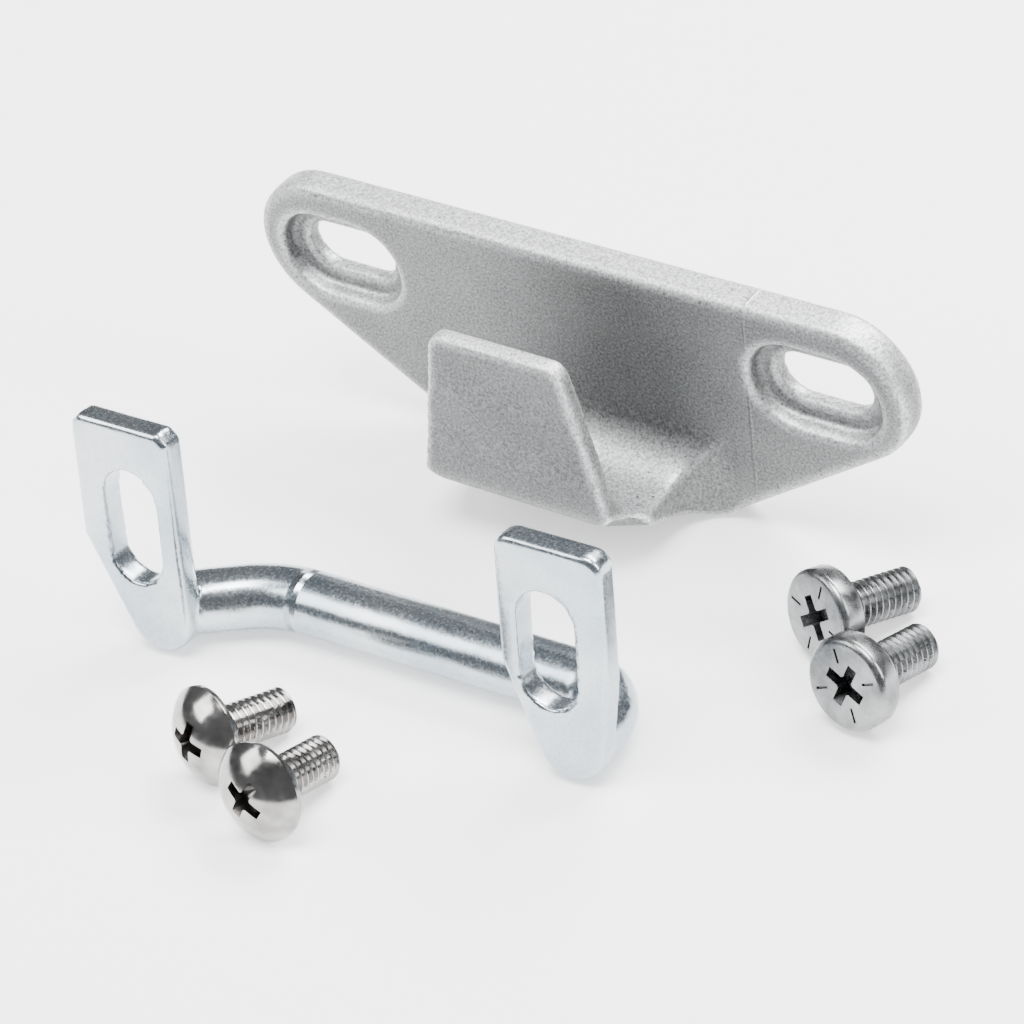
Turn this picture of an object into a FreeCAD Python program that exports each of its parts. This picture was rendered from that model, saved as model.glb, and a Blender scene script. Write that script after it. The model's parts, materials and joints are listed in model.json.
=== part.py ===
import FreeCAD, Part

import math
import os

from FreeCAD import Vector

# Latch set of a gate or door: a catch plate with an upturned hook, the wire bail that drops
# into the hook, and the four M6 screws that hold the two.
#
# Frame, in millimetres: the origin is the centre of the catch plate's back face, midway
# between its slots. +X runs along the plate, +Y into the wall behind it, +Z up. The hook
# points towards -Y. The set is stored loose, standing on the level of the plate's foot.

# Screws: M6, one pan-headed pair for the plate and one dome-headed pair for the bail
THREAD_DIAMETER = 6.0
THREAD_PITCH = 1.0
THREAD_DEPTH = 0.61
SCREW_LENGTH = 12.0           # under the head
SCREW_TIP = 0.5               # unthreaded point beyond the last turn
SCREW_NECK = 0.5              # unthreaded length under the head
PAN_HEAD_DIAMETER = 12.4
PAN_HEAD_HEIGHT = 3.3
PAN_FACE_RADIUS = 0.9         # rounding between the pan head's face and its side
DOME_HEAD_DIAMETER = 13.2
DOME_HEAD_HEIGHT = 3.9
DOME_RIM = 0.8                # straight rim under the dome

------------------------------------

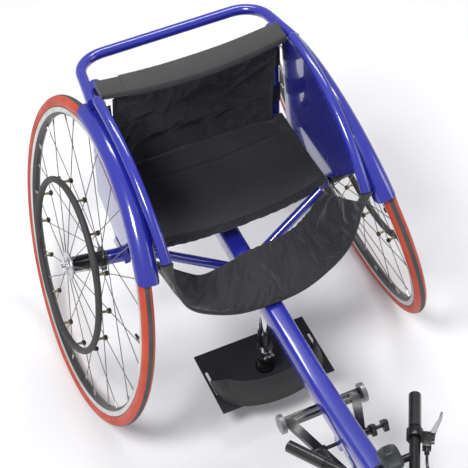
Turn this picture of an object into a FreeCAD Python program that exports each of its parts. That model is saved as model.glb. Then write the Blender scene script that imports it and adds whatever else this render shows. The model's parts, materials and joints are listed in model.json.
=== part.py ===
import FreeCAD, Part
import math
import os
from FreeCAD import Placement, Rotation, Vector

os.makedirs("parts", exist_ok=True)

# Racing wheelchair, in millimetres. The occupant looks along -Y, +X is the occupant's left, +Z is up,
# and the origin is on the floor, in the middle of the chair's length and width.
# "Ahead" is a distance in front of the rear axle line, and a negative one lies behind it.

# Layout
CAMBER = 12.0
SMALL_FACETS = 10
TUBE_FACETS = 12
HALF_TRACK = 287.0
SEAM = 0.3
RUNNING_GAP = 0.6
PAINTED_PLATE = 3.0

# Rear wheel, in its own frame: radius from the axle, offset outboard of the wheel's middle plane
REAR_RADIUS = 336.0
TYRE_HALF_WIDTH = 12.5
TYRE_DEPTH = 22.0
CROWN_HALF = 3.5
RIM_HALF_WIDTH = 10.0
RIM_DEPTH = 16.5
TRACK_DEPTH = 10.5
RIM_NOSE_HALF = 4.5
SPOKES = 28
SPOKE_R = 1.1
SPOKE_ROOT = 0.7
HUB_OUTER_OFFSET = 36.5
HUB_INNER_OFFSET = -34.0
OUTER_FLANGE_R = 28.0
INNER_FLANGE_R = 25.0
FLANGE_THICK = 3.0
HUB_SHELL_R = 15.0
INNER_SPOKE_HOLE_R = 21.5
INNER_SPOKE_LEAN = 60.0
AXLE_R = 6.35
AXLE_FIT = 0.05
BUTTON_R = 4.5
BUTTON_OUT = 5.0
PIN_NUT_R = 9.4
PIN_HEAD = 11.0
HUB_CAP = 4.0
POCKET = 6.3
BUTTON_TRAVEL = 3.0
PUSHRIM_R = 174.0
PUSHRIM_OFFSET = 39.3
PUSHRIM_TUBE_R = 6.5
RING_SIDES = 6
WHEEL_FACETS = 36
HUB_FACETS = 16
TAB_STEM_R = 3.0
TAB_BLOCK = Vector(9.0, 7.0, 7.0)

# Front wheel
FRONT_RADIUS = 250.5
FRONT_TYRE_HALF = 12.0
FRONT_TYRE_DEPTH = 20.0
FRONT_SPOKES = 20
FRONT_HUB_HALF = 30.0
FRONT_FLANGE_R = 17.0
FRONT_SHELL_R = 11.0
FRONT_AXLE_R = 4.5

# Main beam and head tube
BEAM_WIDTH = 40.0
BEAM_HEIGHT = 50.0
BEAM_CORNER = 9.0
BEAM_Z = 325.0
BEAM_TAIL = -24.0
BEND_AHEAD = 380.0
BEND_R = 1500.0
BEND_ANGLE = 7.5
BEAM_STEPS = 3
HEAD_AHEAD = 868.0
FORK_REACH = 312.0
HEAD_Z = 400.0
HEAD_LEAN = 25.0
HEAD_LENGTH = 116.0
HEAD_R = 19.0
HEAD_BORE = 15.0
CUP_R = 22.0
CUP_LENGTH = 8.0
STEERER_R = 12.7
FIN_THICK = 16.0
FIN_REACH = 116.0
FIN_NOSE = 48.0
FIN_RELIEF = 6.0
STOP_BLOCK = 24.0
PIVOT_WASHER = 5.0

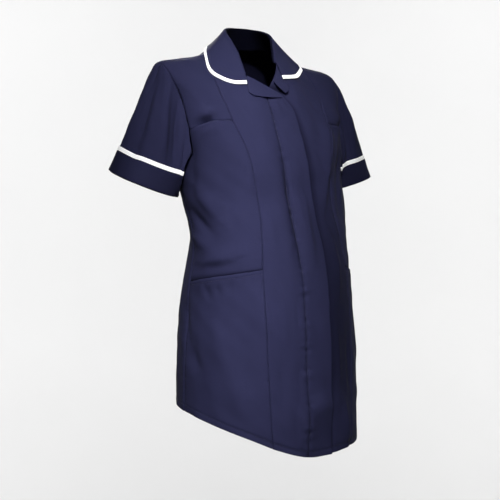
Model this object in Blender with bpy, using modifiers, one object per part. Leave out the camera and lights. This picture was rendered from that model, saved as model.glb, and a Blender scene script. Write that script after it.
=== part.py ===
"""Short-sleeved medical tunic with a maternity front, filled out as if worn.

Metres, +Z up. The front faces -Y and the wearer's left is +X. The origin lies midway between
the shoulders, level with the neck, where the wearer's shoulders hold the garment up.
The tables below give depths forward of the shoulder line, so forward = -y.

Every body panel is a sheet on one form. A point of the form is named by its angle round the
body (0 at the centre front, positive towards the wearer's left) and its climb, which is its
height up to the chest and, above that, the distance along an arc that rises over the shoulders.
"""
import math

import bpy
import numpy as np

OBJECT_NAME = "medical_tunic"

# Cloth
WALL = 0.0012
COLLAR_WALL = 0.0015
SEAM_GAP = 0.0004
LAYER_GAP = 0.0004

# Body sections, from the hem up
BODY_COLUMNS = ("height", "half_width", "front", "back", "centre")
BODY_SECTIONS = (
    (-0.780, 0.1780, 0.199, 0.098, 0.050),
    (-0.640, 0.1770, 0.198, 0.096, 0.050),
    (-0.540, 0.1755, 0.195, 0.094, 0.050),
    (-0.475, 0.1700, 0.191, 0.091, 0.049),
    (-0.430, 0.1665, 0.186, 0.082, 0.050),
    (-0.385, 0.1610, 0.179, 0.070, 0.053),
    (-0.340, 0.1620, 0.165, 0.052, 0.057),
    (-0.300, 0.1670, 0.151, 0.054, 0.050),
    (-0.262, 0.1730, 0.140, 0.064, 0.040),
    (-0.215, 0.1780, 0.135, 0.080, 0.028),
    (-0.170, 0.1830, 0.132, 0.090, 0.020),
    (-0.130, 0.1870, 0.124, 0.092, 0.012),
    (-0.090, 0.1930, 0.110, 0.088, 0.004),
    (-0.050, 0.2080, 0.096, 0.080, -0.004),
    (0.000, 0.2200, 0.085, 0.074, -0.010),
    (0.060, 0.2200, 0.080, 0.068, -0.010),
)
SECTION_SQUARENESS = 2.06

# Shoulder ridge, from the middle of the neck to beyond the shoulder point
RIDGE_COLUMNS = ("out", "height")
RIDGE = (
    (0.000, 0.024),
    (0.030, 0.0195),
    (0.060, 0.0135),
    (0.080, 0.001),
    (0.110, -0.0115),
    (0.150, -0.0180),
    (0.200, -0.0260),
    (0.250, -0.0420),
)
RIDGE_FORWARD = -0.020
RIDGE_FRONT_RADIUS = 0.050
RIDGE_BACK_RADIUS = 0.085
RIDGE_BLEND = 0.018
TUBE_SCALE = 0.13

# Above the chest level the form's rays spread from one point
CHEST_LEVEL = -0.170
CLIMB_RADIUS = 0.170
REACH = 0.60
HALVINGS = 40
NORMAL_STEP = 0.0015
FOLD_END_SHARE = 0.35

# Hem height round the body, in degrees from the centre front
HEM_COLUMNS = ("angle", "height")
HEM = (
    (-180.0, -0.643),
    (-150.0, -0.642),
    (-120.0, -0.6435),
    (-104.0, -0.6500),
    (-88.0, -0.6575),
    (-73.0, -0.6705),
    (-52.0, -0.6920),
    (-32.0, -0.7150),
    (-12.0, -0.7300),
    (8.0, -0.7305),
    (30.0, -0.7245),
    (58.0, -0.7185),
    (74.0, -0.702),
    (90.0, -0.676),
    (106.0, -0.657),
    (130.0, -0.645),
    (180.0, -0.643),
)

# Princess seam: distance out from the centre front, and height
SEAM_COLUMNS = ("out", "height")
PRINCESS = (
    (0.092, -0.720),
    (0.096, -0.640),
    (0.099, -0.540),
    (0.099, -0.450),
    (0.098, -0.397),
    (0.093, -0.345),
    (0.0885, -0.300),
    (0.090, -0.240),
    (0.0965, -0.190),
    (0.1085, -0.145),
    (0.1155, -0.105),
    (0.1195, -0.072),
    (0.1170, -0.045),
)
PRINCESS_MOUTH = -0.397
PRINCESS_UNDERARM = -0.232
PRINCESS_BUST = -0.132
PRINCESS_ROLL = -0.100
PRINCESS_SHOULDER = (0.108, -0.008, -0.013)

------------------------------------

=== PROBLEM DETAILS ===
From the records above, give again exactly the lines running from the line with "Model this object" to the line with "The tables below", inclusive.

=== EXPECTED ANSWER ===
Model this object in Blender with bpy, using modifiers, one object per part. Leave out the camera and lights. This picture was rendered from that model, saved as model.glb, and a Blender scene script. Write that script after it.
=== part.py ===
"""Short-sleeved medical tunic with a maternity front, filled out as if worn.

Metres, +Z up. The front faces -Y and the wearer's left is +X. The origin lies midway between
the shoulders, level with the neck, where the wearer's shoulders hold the garment up.
The tables below give depths forward of the shoulder line, so forward = -y.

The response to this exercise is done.